GIVEN DATA:
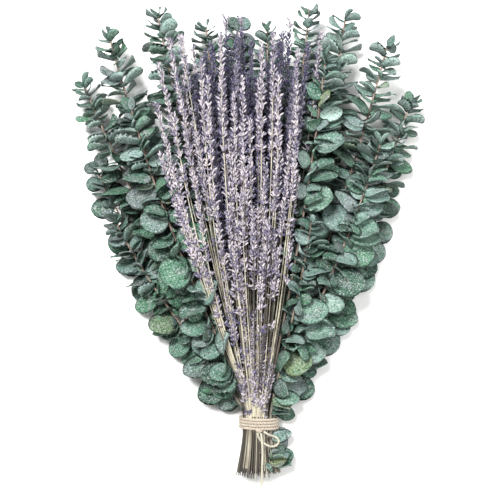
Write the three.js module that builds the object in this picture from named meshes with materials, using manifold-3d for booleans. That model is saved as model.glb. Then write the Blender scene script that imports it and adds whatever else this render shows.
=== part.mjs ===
// A bunch of dried eucalyptus and lavender, tied with jute twine and lying on a flat surface.
// Millimetres, +Z up. The stems run along +Y, from the cut ends below the tie to the tips.
// While it is laid out, x and y are measured from the middle of the tie and z from the surface.

import * as THREE from "three";
import Module from "manifold-3d";

const wasm = await Module();
wasm.setup();

// The tie: an oval of stems inside a few turns of twine
const TIE_HALF_WIDTH = 15.6; // inside the twine
const TIE_FLATTEN = 0.8; // height of the oval against its width
const TWINE = 2.7; // thickness of a turn of the tie
const TURNS = 4;
const TIE_SIDES = 20;
const BOW_TWINE = 2.1; // the single strands of the loop and the tail
// The tie stands on a flat side of its oval
const TIE_HEIGHT = (TIE_HALF_WIDTH + TWINE) * TIE_FLATTEN * Math.cos(Math.PI / TIE_SIDES);
const BUTT = 46; // how far the cut ends stand below the tie

// How the stems spread
const BEND_LENGTH = 25; // a stem turns outwards over about this length
const BUTT_SPREAD = [1.45, 1.1]; // below the tie the stems lie this much wider apart, across and up
const ABOVE_SURFACE = 0.2; // least gap under a stem
const REST_GAP = 0.5; // least gap under a leaf that isn't pressed flat

// Eucalyptus
const STEM_BASE_RADIUS = 1.5;
const STEM_TIP_RADIUS = 0.7;
const STEM_SIDES = 4;
const BLADE = 0.7; // thickness of a leaf
const BLADE_GAP = 0.5; // least gap that a leaf keeps to the leaves round it
const STEM_GAP = 0.4; // least gap that a leaf keeps to stems
const ROOT_LENGTH = 1.3; // a leaf takes this much of the stem's side
const LOW_UNDER_BOW = 23; // leaves below the tie stay under this height, where the loop lies on them
const BENDS = [0, 12, 28, 46]; // where a stem bends even if it has no leaves there
const TRIES = 60; // how many ways a leaf may be bent before it is left out

// Lavender
const STALK_RADIUS = 0.6;
const STALK_SIDES = 3;
const WHORL_STEP = 15; // distance between rings of buds
const WHORL_RADIUS = 4.4;
const CORE_RADIUS = 1.2;
const STALK_GAP = 0.12; // least gap between lavender stalks
const STALK_TRIES = 500;

// Leafy stems: where each passes through the tie (across, up from its middle) and where its tip lies
// (across, along, above the surface). face is how far its leaves have turned flat to the surface, size
// scales its leaves, bow says how early it spreads where that isn't USUAL_BOW, bare is how far it has no
// leaves over the tie, and below counts its pairs of leaves under the tie.
const USUAL_BOW = 0.3;
const LEAFY_STEMS = [
  { name: "right_inner", tie: [10.5, 2.3], tip: [46, 182, 52], face: 0.75, size: 1.08, bare: 16, below: 3 },
  { name: "left_outer", tie: [-11.3, -5.2], tip: [-152, 236, -6], face: 0.55, size: 1, bare: 22 },
  { name: "right_low", tie: [13, -1.4], tip: [118, 214, -6], face: 0.8, size: 1.05, bare: 22, below: 3 },
  { name: "back_middle", tie: [1.3, -9.2], tip: [-20, 366, -6], face: 0.6, size: 0.95, bow: 0.2, bare: 200 },
  { name: "left_front", tie: [-9.4, -1.4], tip: [-112, 280, 60], face: 0.8, size: 1.12, bare: 26 },
  { name: "right_front", tie: [6.8, 2.4], tip: [58, 326, 60], face: 0.75, size: 1.1, bow: 0.35, bare: 40 },
  { name: "right_middle", tie: [9.2, -1.4], tip: [106, 250, 58], face: 0.75, size: 1.12, bare: 22 },
  { name: "left_low", tie: [-12.7, -1.4], tip: [-130, 182, 16], face: 0.8, size: 1.05, bare: 15 },
  { name: "left_inner", tie: [-5.6, -1.4], tip: [-68, 264, 42], face: 0.8, size: 1.05, bow: 0.25, bare: 30 },
  { name: "left_shoulder", tie: [-6.3, -9.2], tip: [-158, 306, 22], face: 0.4, size: 1, bow: 0.25, bare: 40 },
  { name: "left_long", tie: [-7.6, -5.2], tip: [-133, 345, 40], face: 0.4, size: 1.05, bare: 45 },
  { name: "left_top", tie: [-3.8, -5.2], tip: [-91, 368, 28], face: 0.45, size: 1.05, bow: 0.2, bare: 70 },
  { name: "right_long", tie: [7.6, -5.2], tip: [114, 339, 42], face: 0.5, size: 1.08, bow: 0.25, bare: 45 },
  { name: "right_outer", tie: [11.3, -5.2], tip: [138, 292, 18], face: 0.45, size: 1, bare: 40 },
  { name: "right_top", tie: [3.8, -5.2], tip: [78, 366, 26], face: 0.5, size: 1.08, bow: 0.25, bare: 60 },
  { name: "right_pale", tie: [0, -5.2], tip: [45, 373, 34], face: 0.5, size: 0.9, bow: 0.2, bare: 130 },
  { name: "back_left", tie: [-2.5, -9.2], tip: [-48, 358, 20], face: 0.6, size: 0.95, bow: 0.2, bare: 200 },
  { name: "back_right", tie: [5, -9.2], tip: [8, 356, 20], face: 0.6, size: 0.95, bow: 0.2, bare: 200 },
];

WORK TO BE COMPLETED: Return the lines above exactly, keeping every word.

FINAL RESULT:
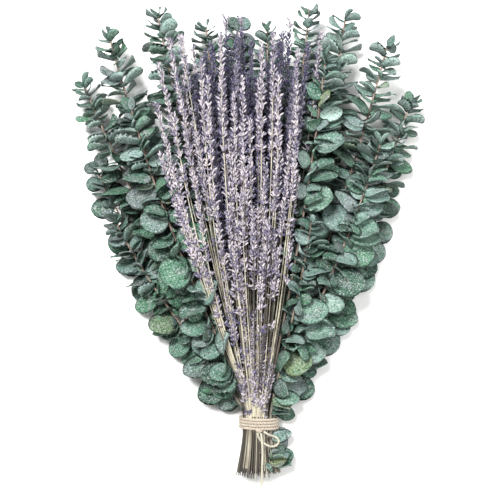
Write the three.js module that builds the object in this picture from named meshes with materials, using manifold-3d for booleans. That model is saved as model.glb. Then write the Blender scene script that imports it and adds whatever else this render shows.
=== part.mjs ===
// A bunch of dried eucalyptus and lavender, tied with jute twine and lying on a flat surface.
// Millimetres, +Z up. The stems run along +Y, from the cut ends below the tie to the tips.
// While it is laid out, x and y are measured from the middle of the tie and z from the surface.

import * as THREE from "three";
import Module from "manifold-3d";

const wasm = await Module();
wasm.setup();

// The tie: an oval of stems inside a few turns of twine
const TIE_HALF_WIDTH = 15.6; // inside the twine
const TIE_FLATTEN = 0.8; // height of the oval against its width
const TWINE = 2.7; // thickness of a turn of the tie
const TURNS = 4;
const TIE_SIDES = 20;
const BOW_TWINE = 2.1; // the single strands of the loop and the tail
// The tie stands on a flat side of its oval
const TIE_HEIGHT = (TIE_HALF_WIDTH + TWINE) * TIE_FLATTEN * Math.cos(Math.PI / TIE_SIDES);
const BUTT = 46; // how far the cut ends stand below the tie

// How the stems spread
const BEND_LENGTH = 25; // a stem turns outwards over about this length
const BUTT_SPREAD = [1.45, 1.1]; // below the tie the stems lie this much wider apart, across and up
const ABOVE_SURFACE = 0.2; // least gap under a stem
const REST_GAP = 0.5; // least gap under a leaf that isn't pressed flat

// Eucalyptus
const STEM_BASE_RADIUS = 1.5;
const STEM_TIP_RADIUS = 0.7;
const STEM_SIDES = 4;
const BLADE = 0.7; // thickness of a leaf
const BLADE_GAP = 0.5; // least gap that a leaf keeps to the leaves round it
const STEM_GAP = 0.4; // least gap that a leaf keeps to stems
const ROOT_LENGTH = 1.3; // a leaf takes this much of the stem's side
const LOW_UNDER_BOW = 23; // leaves below the tie stay under this height, where the loop lies on them
const BENDS = [0, 12, 28, 46]; // where a stem bends even if it has no leaves there
const TRIES = 60; // how many ways a leaf may be bent before it is left out

// Lavender
const STALK_RADIUS = 0.6;
const STALK_SIDES = 3;
const WHORL_STEP = 15; // distance between rings of buds
const WHORL_RADIUS = 4.4;
const CORE_RADIUS = 1.2;
const STALK_GAP = 0.12; // least gap between lavender stalks
const STALK_TRIES = 500;

// Leafy stems: where each passes through the tie (across, up from its middle) and where its tip lies
// (across, along, above the surface). face is how far its leaves have turned flat to the surface, size
// scales its leaves, bow says how early it spreads where that isn't USUAL_BOW, bare is how far it has no
// leaves over the tie, and below counts its pairs of leaves under the tie.
const USUAL_BOW = 0.3;
const LEAFY_STEMS = [
  { name: "right_inner", tie: [10.5, 2.3], tip: [46, 182, 52], face: 0.75, size: 1.08, bare: 16, below: 3 },
  { name: "left_outer", tie: [-11.3, -5.2], tip: [-152, 236, -6], face: 0.55, size: 1, bare: 22 },
  { name: "right_low", tie: [13, -1.4], tip: [118, 214, -6], face: 0.8, size: 1.05, bare: 22, below: 3 },
  { name: "back_middle", tie: [1.3, -9.2], tip: [-20, 366, -6], face: 0.6, size: 0.95, bow: 0.2, bare: 200 },
  { name: "left_front", tie: [-9.4, -1.4], tip: [-112, 280, 60], face: 0.8, size: 1.12, bare: 26 },
  { name: "right_front", tie: [6.8, 2.4], tip: [58, 326, 60], face: 0.75, size: 1.1, bow: 0.35, bare: 40 },
  { name: "right_middle", tie: [9.2, -1.4], tip: [106, 250, 58], face: 0.75, size: 1.12, bare: 22 },
  { name: "left_low", tie: [-12.7, -1.4], tip: [-130, 182, 16], face: 0.8, size: 1.05, bare: 15 },
  { name: "left_inner", tie: [-5.6, -1.4], tip: [-68, 264, 42], face: 0.8, size: 1.05, bow: 0.25, bare: 30 },
  { name: "left_shoulder", tie: [-6.3, -9.2], tip: [-158, 306, 22], face: 0.4, size: 1, bow: 0.25, bare: 40 },
  { name: "left_long", tie: [-7.6, -5.2], tip: [-133, 345, 40], face: 0.4, size: 1.05, bare: 45 },
  { name: "left_top", tie: [-3.8, -5.2], tip: [-91, 368, 28], face: 0.45, size: 1.05, bow: 0.2, bare: 70 },
  { name: "right_long", tie: [7.6, -5.2], tip: [114, 339, 42], face: 0.5, size: 1.08, bow: 0.25, bare: 45 },
  { name: "right_outer", tie: [11.3, -5.2], tip: [138, 292, 18], face: 0.45, size: 1, bare: 40 },
  { name: "right_top", tie: [3.8, -5.2], tip: [78, 366, 26], face: 0.5, size: 1.08, bow: 0.25, bare: 60 },
  { name: "right_pale", tie: [0, -5.2], tip: [45, 373, 34], face: 0.5, size: 0.9, bow: 0.2, bare: 130 },
  { name: "back_left", tie: [-2.5, -9.2], tip: [-48, 358, 20], face: 0.6, size: 0.95, bow: 0.2, bare: 200 },
  { name: "back_right", tie: [5, -9.2], tip: [8, 356, 20], face: 0.6, size: 0.95, bow: 0.2, bare: 200 },
];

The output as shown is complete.